Learning Rate Strategies
- LR is the most critical hyperparameter. Too high → loss explodes. Too low → slow/stuck convergence.
- Schedules:
Step Decay: Drop by factor (e.g., ×0.1) at fixed epochsCosine Annealing: $\eta_t = \frac{\eta_{\text{init}}}{2}\left(1 + \cos\frac{\pi t}{T}\right)$Linear / Inverse Sqrt: Common in Transformers & large-scale vision
- Warmup: Linearly ramp LR from 0 over ~5k iterations. Prevents early instability, especially with large batches.
- Rule of Thumb: If batch size ↑ by $N$, scale initial LR by $N$.

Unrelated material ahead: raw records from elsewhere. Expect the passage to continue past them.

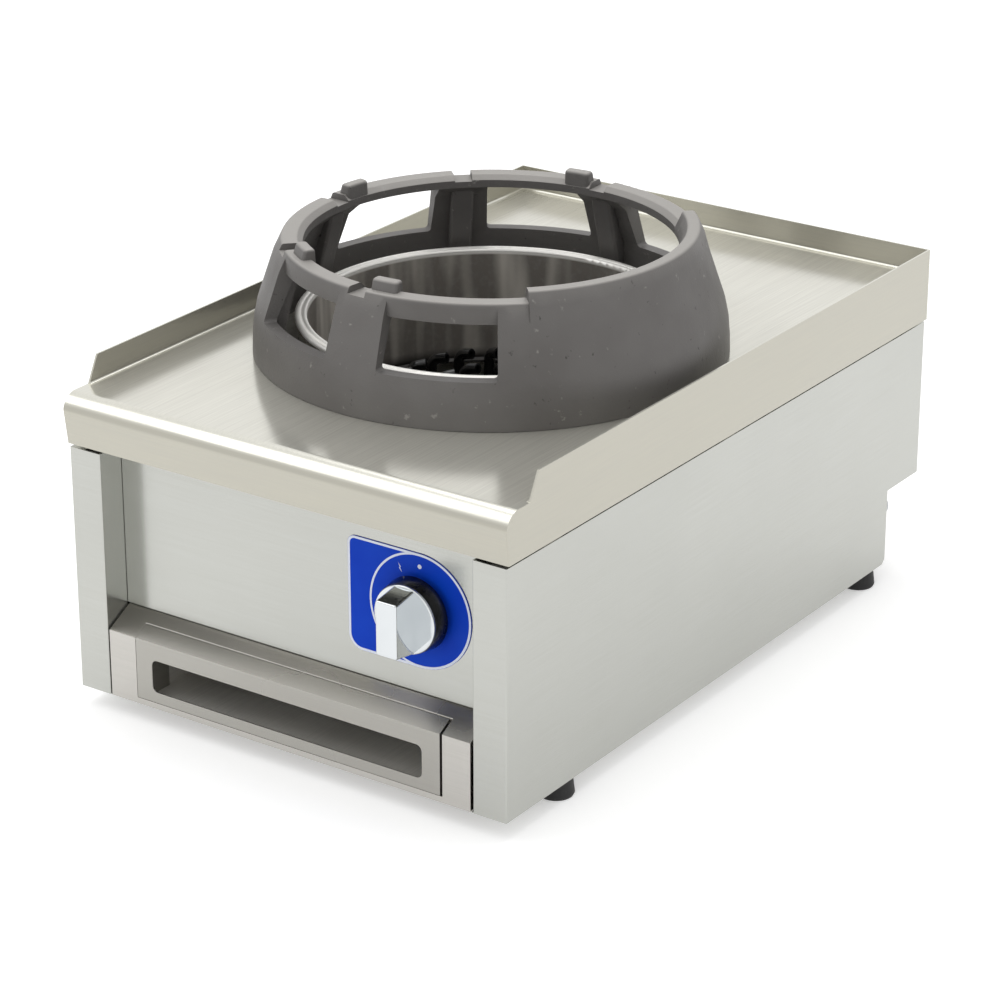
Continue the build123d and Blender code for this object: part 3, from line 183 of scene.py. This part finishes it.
def satinSteel(name, look):
    material, tree = newMaterial(name)
    place = addNode(tree, "ShaderNodeTexCoord").outputs["Object"]
    normal = addNode(
        tree, "ShaderNodeSeparateXYZ", {0: addNode(tree, "ShaderNodeNewGeometry").outputs["Normal"]}
    )
    sideways = addNode(tree, "ShaderNodeMath", {0: normal.outputs["Y"]}, operation="ABSOLUTE")
    onFront = addNode(
        tree, "ShaderNodeMath", {0: sideways.outputs[0], 1: look["frontFacing"]},
        operation="GREATER_THAN",
    )
    long, fine = perMetre(look["lineLength"]), perMetre(look["lineSpacing"])
    alongDepth = addNode(tree, "ShaderNodeMapping", {"Vector": place, "Scale": (fine, long, fine)})
    alongWidth = addNode(tree, "ShaderNodeMapping", {"Vector": place, "Scale": (long, fine, fine)})
    lines = addNode(
        tree, "ShaderNodeMix",
        {0: onFront.outputs[0], 4: alongDepth.outputs[0], 5: alongWidth.outputs[0]},
        data_type="VECTOR",
    )
    grain = addNode(
        tree, "ShaderNodeTexNoise", {"Vector": lines.outputs[1], "Scale": 1.0, "Detail": 2.0}
    )
    cloud = addNode(
        tree, "ShaderNodeTexNoise",
        {"Vector": place, "Scale": perMetre(look["cloudSize"]), "Detail": 3.0},
    )
    lightSheet = addNode(
        tree, "ShaderNodeMix",
        {0: cloud.outputs["Fac"], 6: toLinear(look["colour"]), 7: toLinear(look["deepColour"])},
        data_type="RGBA",
    )
    lineShade = addNode(
        tree, "ShaderNodeMapRange",
        {**noiseSpan, "Value": grain.outputs["Fac"], "To Max": look["lineShade"]},
    )
    # painted light and shade: upright faces take a colour that stands for how light falls on them,
    # faces that look up or down keep the sheet's
    flatness = addNode(tree, "ShaderNodeMath", {0: normal.outputs["Z"]}, operation="ABSOLUTE")
    uprightShadingMask = addNode(
        tree, "ShaderNodeMapRange",
        {"Value": flatness.outputs[0], "From Min": look["uprightShadingFrom"],
         "From Max": look["uprightShadingFull"], "To Max": look["uprightShadingShare"]},
    )
    uprightShaded = addNode(
        tree, "ShaderNodeMix",
        {0: uprightShadingMask.outputs[0], 6: lightSheet.outputs[2], 7: toLinear(look["uprightShadingColour"])},
        data_type="RGBA",
    )
    baseColour = addNode(
        tree, "ShaderNodeMix",
        {0: lineShade.outputs[0], 6: uprightShaded.outputs[2], 7: toLinear(look["lineColour"])},
        data_type="RGBA",
    )
    rough = addNode(
        tree, "ShaderNodeMapRange",
        {**noiseSpan, "Value": cloud.outputs["Fac"],
         "To Min": look["roughness"] - look["smoother"],
         "To Max": look["roughness"] + look["rougher"]},
    )
    relief = addNode(
        tree, "ShaderNodeBump",
        {"Height": grain.outputs["Fac"], "Strength": look["lineDepth"],
         "Distance": look["reliefHeight"]},
    )
    closeMaterial(tree, addNode(
        tree, "ShaderNodeBsdfPrincipled",
        {"Base Color": baseColour.outputs[2], "Metallic": look["metallic"],
         "Roughness": rough.outputs[0], "Normal": relief.outputs[0]},
    ))
    return material


# cold-rolled stainless sheet with a fine straight grind: it mirrors its surroundings softly,
# and its lines scatter a part of the light, so it is never quite black under a dark thing.
# the real lines are 0.2 mm apart and are drawn coarser, so that they show
sheetLook = {
    "colour": "#bebfba", "deepColour": "#b7b8b3", "lineColour": "#b0afa8", "lineShade": 0.3,
    # the colour of the painted light and shade on upright faces, and its share, which is none on
    # this sheet
    "uprightShadingColour": "#c9c9c5", "uprightShadingShare": 0.0,
    "uprightShadingFrom": 0.6, "uprightShadingFull": 0.4,   # how far a face looks up or down: 1 is level, 0 upright
    "frontFacing": 0.75,                # past this a face looks to the front or the rear
    "roughness": 0.2, "smoother": 0.03, "rougher": 0.04, "metallic": 0.85,
    "lineSpacing": 0.9, "lineLength": 70.0, "lineDepth": 0.05, "reliefHeight": 0.0002,
    "cloudSize": 120.0,
}
# the drawn worktop is paler and a little warmer, and its upright faces carry painted shade, darker
# than its deck
topLook = dict(
    sheetLook, colour="#e3e2d8", deepColour="#dcdacf", uprightShadingColour="#b9b6a9", uprightShadingShare=0.9,
    roughness=0.17, metallic=0.66,
)
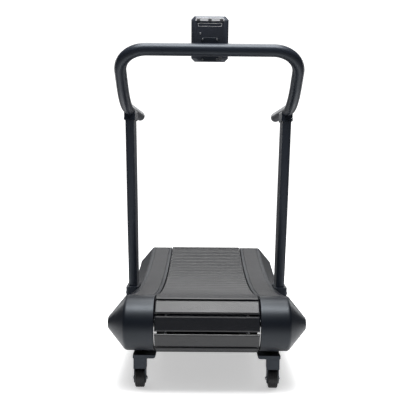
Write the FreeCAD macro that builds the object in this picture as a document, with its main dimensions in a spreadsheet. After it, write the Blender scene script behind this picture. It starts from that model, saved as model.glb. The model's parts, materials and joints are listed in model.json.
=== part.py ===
import FreeCAD, Part
import math
import os
import Sketcher

# Curved manual treadmill, in millimetres. +Z is up, +Y is the way the walking surface runs
# (towards the rear), and the origin is on the floor under the middle of the machine.
# The runner faces -Y, where the console and the transport wheels are.

Vector = FreeCAD.Vector
Rotation = FreeCAD.Rotation
Placement = FreeCAD.Placement

os.makedirs("parts", exist_ok=True)
document = FreeCAD.newDocument("CurvedTreadmill")
sheet = document.addObject("Spreadsheet::Sheet", "Sizes")

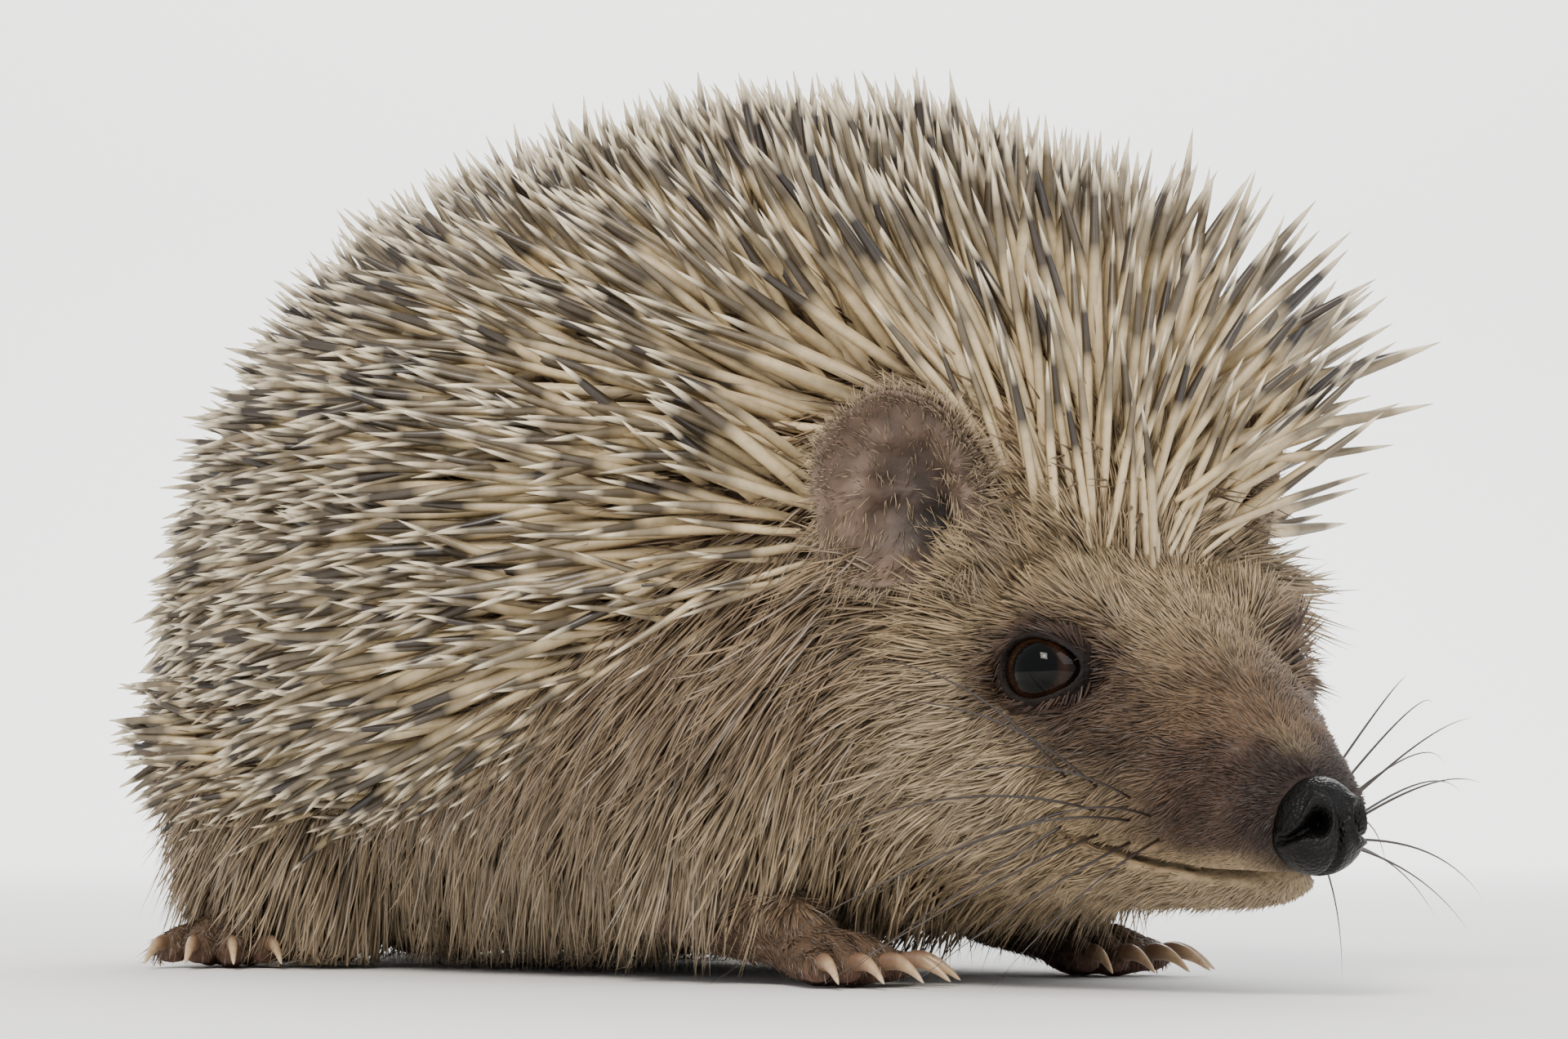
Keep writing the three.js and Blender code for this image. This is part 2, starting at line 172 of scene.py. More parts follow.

First-Order vs. Second-Order Optimization
- First-Order: Uses gradient (linear approximation of loss). Foundation of all modern DL optimizers.
- Second-Order (Newton's Method): Uses Hessian matrix $H$ for quadratic approximation.
- Update: $W \leftarrow W - H^{-1} \nabla\mathcal{L}$
- Why not in DL? Hessian has $O(N^2)$ elements; inversion costs $O(N^3)$. Infeasible for $N \sim 10^6-10^9$.
L-BFGS: Quasi-Newton method that approximates $H^{-1}$ efficiently. Works well for full-batch deterministic optimization but fails with mini-batch noise.
Takeaways
- Start with AdamW ($\eta \approx 10^{-3} \text{ to } 5\times10^{-4}$). Often works well out-of-the-box.
- SGD + Momentum can generalize better and beat Adam on large datasets, but requires careful LR tuning & scheduling.
- Always perform a gradient check when implementing a new loss or network layer.
- Regularization isn't just for generalization; it improves optimization curvature.
- Use learning rate warmup + decay for stable training, especially with large batch sizes or Transformers.
- Avoid L2 inside Adam; use AdamW for proper weight decay.